Thirsday 6th of September:


09:00 - 09:30    Registration and Coffee
09:30 - 09:40    Introduction
09:40 - 10:30    Keynote: Trust in technology and empirical evidence: two perspectives (Tim Storer, School of Computing Science, University of Glasgow)
10:30 - 11:00    Coffee Break
11:00 - 12:30    Presentations 
  • Regulation and trust in the digital economy: an uneasy relationship. (Ray Corrigan,  Open University)
    • Abstract: What have terrorism, copyright infringement, spam, child protection and organised crime got in common?  They have all been cited by policymakers as reasons for introducing internet related laws. Unfortunately too many of these regulations are passed by legislatures lacking a rudimentary understanding of the technologies they are attempting to control. This has significant implications for innovators, economic agents and citizen consumers which go to the heart of what it means to engender trust in the digital economy.
  • Provenance: A Mechanism for Improving Trust in the Digital Economy? (Colin Venters, University of Leeds)
    • Abstract: Data and the information derived from it is a highly valuable commodity in the digital economy. This data is increasingly stored and processed in distributed, heterogeneous data sources and services. Knowing how data or information was derived including its origins and transformations is of significant importance to data consumers to determine its efficacy.  To address this, a number of advocates and theorists postulate that provenance is critical to building trust in data and the services that generated it as it provides a mechanism for data consumers to make informed decisions regarding features such as its quality and other dimensions of the data to determine its suitability for any given tasks. STRAPP (Trusted Digital Spaces through Timely Reliable and Personalized Provenance) is a collaborative project that aims to address the issue of trust in the use of shared digital spaces, by developing innovative uses of provenance data to enhance the trust in the decision making process. This presentation provides an overview of provenance research within the domains of Equipment Health Monitoring (EHM) and brain injury highlighting key themes, challenges and issues as well as emerging areas related to utilizing provenance as a mechanism for improving trust in data in order to make critical, high-value decisions.
  • Tracking Trust: Spatio-temporality in Real and Virtual Economy (Gillian Youngs, University of Brighton)
    • Abstract: Spatio-temporal dimensions of trust relate to complex matrices of agency and identification in the digital age. My research suggests that digital economy needs to be embedded further in the study of three areas, the historical development of capitalism, globalization, and linkages between 'real' and 'virtual' economy and processes, in order to understand the ways in which relations and structures of trust are being 'stretched'. This area is key to diverse policy and operational challenges. More detailed understanding of the new spatio-temporal contexts for trust, concrete and virtual, are likely to be increasingly valuable
12:30 - 13:30    Lunch and Posters Session
13:30 - 15:00    Presentations
  • Internet & Trust – Personal Data Stores (Alex Stobart, Mydex Data Services)
    • Abstract: We don’t really know what goes on within the Internet, or what is done with what we give it. Our lack of knowledge means our lack of control goes unnoticed by most of us. Our digital rights are almost non-existent. There is a lack of public awareness of these issues, and social policy struggles to keep pace with this rapidly evolving landscape. But, can basic human rights extend to the digital world? Mydex CIC believes individuals should own their own data, and proof of identity, have a right to choose privacy, assert proof of claims, stop their data being used by others and decide the level of sharing they wish to do. Individuals can then manage their lives more effectively through convenient, trustworthy access and control of their personal data and how they and others use it. This more equal, democratic arrangement may secure a more trustworthy, convenient and balanced personal data ecosystem.
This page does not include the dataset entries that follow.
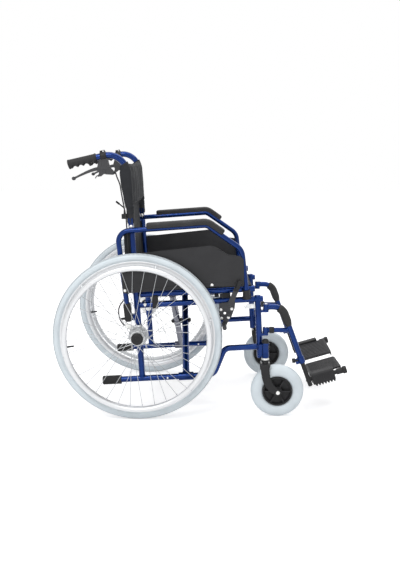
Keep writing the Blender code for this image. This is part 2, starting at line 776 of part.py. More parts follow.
def handrim():
    hub = at(0, WHEEL_R, HANDRIM_HALF)
    ring = turned(
        ring_profile(HANDRIM_R - HANDRIM_TUBE_R, HANDRIM_R + HANDRIM_TUBE_R, HANDRIM_TUBE_R, 6),
        hub,
        at(0, WHEEL_R, 1),
        steps=WHEEL_STEPS,
        closed=True,
    )
    stays = []
    face = WHEEL_HALF + RIM_WIDTH / 2 + FIT
    rim_r = WHEEL_R - TYRE_HEIGHT - 0.0055
    for k in range(HANDRIM_STAYS):
        angle = 2 * math.pi * (k + 0.25) / HANDRIM_STAYS
        c, s = math.cos(angle), math.sin(angle)
        path = [(rim_r, face), (rim_r, face + 0.011), (HANDRIM_R + 0.002, HANDRIM_HALF - 0.002)]
        points = [at(r * c, WHEEL_R + r * s, out) for r, out in path]
        stays.append(tube(points, 0.0040, sides=6))
    return fused(ring, joined(*stays))


# Casters.


def caster_place():
    return SWIVEL_X + CASTER_TRAIL, CASTER_R


def caster_tyre():
    x, z = caster_place()
    inner = CASTER_R - CASTER_TYRE_HEIGHT
    half = CASTER_WIDTH / 2
    side = [(CASTER_R, 0.30), (CASTER_R - 0.008, 0.80), (CASTER_R - 0.022, 1.0), (inner, 0.78)]
    profile = [(r, share * half) for r, share in side] + [(r, -share * half) for r, share in reversed(side)]
    return turned(profile, at(x, z, CASTER_HALF), at(x, z, 1), steps=CASTER_STEPS, closed=True)


def caster_hub():
    x, z = caster_place()
    outer = CASTER_R - CASTER_TYRE_HEIGHT - FIT
    centre = at(x, z, CASTER_HALF)
    ring = turned(
        [(outer, 0.017), (outer, -0.017), (outer - 0.006, -0.017), (outer - 0.006, 0.017)],
        centre,
        at(x, z, 1),
        steps=CASTER_STEPS,
        closed=True,
    )
    hub = pin(x, z, CASTER_HALF - 0.0225, CASTER_HALF + 0.0225, 0.016, sides=FINE)
    ribs = []
    for k in range(CASTER_SPOKES):
        turn = Matrix.Rotation(2 * math.pi * k / CASTER_SPOKES, 4, "Y")
        ribs.append(box((0.012, -0.012, -0.004), (outer - 0.003, 0.012, 0.004), turn, centre))
    hub = fused(hub, *ribs, ring)
    return cut(hub, pin_hole(x, z, CASTER_HALF - 0.03, CASTER_HALF + 0.03, 0.005 + FIT))


def caster_fork():
    """The fork, its stem with the ring under the bearing, and the bolt that carries the wheel."""
    x, z = caster_place()
    crown_top = HOUSING_FOOT_Z - 0.020
    gap = CASTER_WIDTH / 2 + 0.0035
    outline = [
        (SWIVEL_X - 0.017, crown_top),
        (SWIVEL_X + 0.017, crown_top),
        (SWIVEL_X + 0.026, crown_top - 0.035),
        (x + 0.0135, z + 0.012),
        (x + 0.0125, z - 0.0125),
        (x - 0.0125, z - 0.0125),
        (SWIVEL_X - 0.008, crown_top - 0.045),
    ]
    fork = plain_box(
        (SWIVEL_X - 0.017, SWIVEL_X + 0.017),
        (crown_top - 0.0055, crown_top),
        (CASTER_HALF - gap - 0.0025, CASTER_HALF + gap + 0.0025),
    )
    pieces = []
    for inner in (CASTER_HALF + gap, CASTER_HALF - gap - 0.005):
        pieces.append(plate(outline, inner, inner + 0.005, (0, 0, 0.04, 0.008, 0.0115, 0.0115, 0.03)))
    pieces += [
        post(SWIVEL_X, CASTER_HALF, crown_top - 0.003, HOUSING_TOP_Z - 0.008, STEM_R, sides=FINE),
        post(SWIVEL_X, CASTER_HALF, crown_top - 0.001, HOUSING_FOOT_Z - RUNNING, 0.0135, sides=FINE),
        pin(x, z, CASTER_HALF - gap - 0.002, CASTER_HALF + gap + 0.002, 0.005),
        pin(x, z, CASTER_HALF - gap - 0.009, CASTER_HALF - gap - 0.004, 0.0085, sides=6),
        pin(x, z, CASTER_HALF + gap + 0.004, CASTER_HALF + gap + 0.009, 0.0085, sides=12),
    ]
    return fused(fork, *pieces)


# Legrests.


def hanger_path():
    knee = at(LEG_KNEE_X, UPPER_EYE_Z, FRAME_HALF)
    drop = UPPER_EYE_Z - HANGER_END_Z
    end = at(LEG_KNEE_X + drop * math.tan(LEG_SLANT), HANGER_END_Z, FRAME_HALF)
    start = at(LEG_PIVOT_X + EYE_R * 0.5, UPPER_EYE_Z, FRAME_HALF)
    return rounded([start, knee, end], (0, HANGER_BEND_R, 0))


def leg_line(z, out=FRAME_HALF):
    """The point of the leg's slanted line at that height."""
    return at(LEG_KNEE_X + (UPPER_EYE_Z - z) * math.tan(LEG_SLANT), z, out)


def clipped(path, start, end):
    """The stretch of a path between two distances along it."""
    walked = 0.0
    stretch = []
    for first, second in zip(path, path[1:]):
        length = (second - first).length
        for mark in (start, end):
            if walked <= mark < walked + length:
                stretch.append(first.lerp(second, (mark - walked) / length))
        if start < walked + length < end:
            stretch.append(second)
        walked += length
    return stretch


def hanger():
    """The upper legrest tube with its two eyes, the strut, and the clamp with its knob."""
    half = EYE_HEIGHT / 2
    strut_end = leg_line(LOWER_EYE_Z)
    strut_start = at(LEG_PIVOT_X + EYE_R * 0.5, LOWER_EYE_Z, FRAME_HALF)
    clamp = leg_line(HANGER_END_Z + 0.010)
    down = (leg_line(0) - leg_line(1)).normalized()
    body = fused(
        tube(hanger_path(), HANGER_R),
        post(LEG_PIVOT_X, FRAME_HALF, UPPER_EYE_Z - half, UPPER_EYE_Z + half, EYE_R, sides=FINE),
        post(LEG_PIVOT_X, FRAME_HALF, LOWER_EYE_Z - half, LOWER_EYE_Z + half, EYE_R, sides=FINE),
        rod(strut_start, strut_end, 0.009),
        rod(along(strut_start, strut_end, 0.008), along(strut_start, strut_end, 0.026), 0.0122),
        rod(clamp + down * -0.014, clamp + down * 0.012, HANGER_R + 0.0022, sides=FINE),
        rod(clamp, clamp + Vector((-0.024, 0, -0.003)), 0.0062),
        rod(clamp + Vector((-0.023, 0, -0.003)), clamp + Vector((-0.034, 0, -0.0045)), 0.0085),
    )
    bore_top = leg_line(HANGER_END_Z) - down * (FOOT_TUBE_INSIDE + FOOT_TRAVEL + 0.004)
    foot_bore = hole(bore_top, leg_line(HANGER_END_Z - 0.02), FOOT_TUBE_R + FIT)
    pin_foot = at(LEG_PIVOT_X, LOWER_EYE_Z - 0.02, FRAME_HALF)
    pin_bore = hole(pin_foot, at(LEG_PIVOT_X, UPPER_EYE_Z + 0.02, FRAME_HALF), LEG_PIN_R + FIT)
    return cut(body, foot_bore, pin_bore)


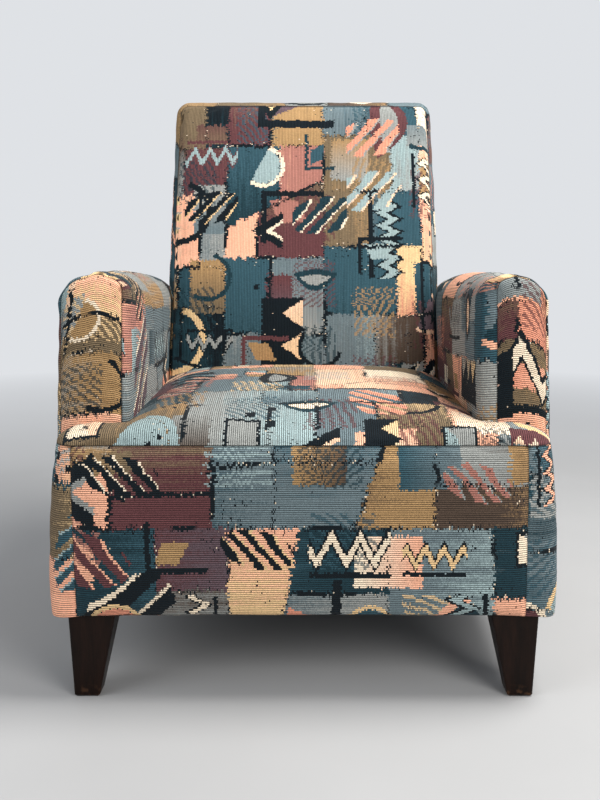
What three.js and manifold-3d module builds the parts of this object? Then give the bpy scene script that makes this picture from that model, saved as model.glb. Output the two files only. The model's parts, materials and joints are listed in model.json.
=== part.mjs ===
// An upholstered armchair with a tight crowned T-shaped seat, rounded block arms, a raked boxed back
// and four tapered wooden legs, built as the real one is: a hardwood frame with corner blocks,
// sinuous seat springs, back webbing, foam padding, and stitched fabric covers over all of it.
// Millimetres. +X is the sitter's left as seen from the front, -Y is the front, +Z is up.
// The origin is on the floor, under the middle of the overall box.

import * as THREE from "three";
import { mergeVertices } from "three/addons/utils/BufferGeometryUtils.js";
import Module from "manifold-3d";

const wasm = await Module();
wasm.setup();

// Overall sizes
const width = 760; // across the front band where it bulges most, and across the arms
const depth = 800; // front band to the rear of the back's top edge
const height = 965; // floor to the top of the back
const armHeight = 621; // floor to the crown of an arm
const legHeight = 124; // floor to the bottom edge of the upholstery
const seamHeight = 375; // floor to the seam between the seat's top panel and the front band

// Clearance between neighbouring pieces, and the thickness of the woven cover
const gap = 0.3;
const coverThick = 2;
const foamEase = 1.7; // cover to the crowned seat foam, whose facets don't run with the cover's

// Arms
const armWidth = 107; // inner face to outer face
const armSetback = 75; // front of the band to the front panel of an arm
const armOuterRadius = 46; // rounding along the outer top edge
const armInnerRadius = 58; // rounding along the inner top edge, beside the back
const armFrontInnerRadius = 26; // the same at the front panel
const armRadiusReach = 260; // length over which the inner rounding grows
const armEdgeRadius = 14; // rounding round the front and rear panels
const armFrontFall = 5; // fall of the arm's crown line from its middle to the front
const armRearFall = 28; // and to the rear
const armCrown = 3; // rise of an arm's top over the start of its roundings
const rearSetback = 70; // rear of the back's top edge to the rear of the arms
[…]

    Trust, behaviour recognition and obfuscation (Tim Norman, University of Aberdeen)

    • Abstract: The emergence of large-scale, distributed, sensor-enabled pervasive applications necessitates engaging with service providers on demand. In these highly fluid environments, assessing the trustworthiness of and making commitments to trust in a partner are major challenges. What indirect evidence can be used to make a trust assessment? If there is little or no direct evidence of the past behaviour of a service provider, under what conditions can/should a commitment to trust be made? Furthermore, interacting with others (using services, asking for others' opinions, etc.) may reveal information about your behaviour, preferences and, possibly, intentions. How can you manage (for example, through obfuscation) your profile, as perceived by others in such environments?
  • Trust issues in the design of future energy systems (Gerd Kortuem, Open University)
    • Abstract: The current energy landscape is characterized by distrust between consumers and energy companies: energy consumers suspect that energy suppliers collude to inflate prices and doubt the accuracy of information provided by energy suppliers. New technology such as smart meters and algorithms for disaggregated end-use energy sensing for the smart grid raise novel privacy concerns that could further add to the mistrust of energy companies by consumers. This talk explores the role ICT can play in increasing trust between stakeholders in future energy systems.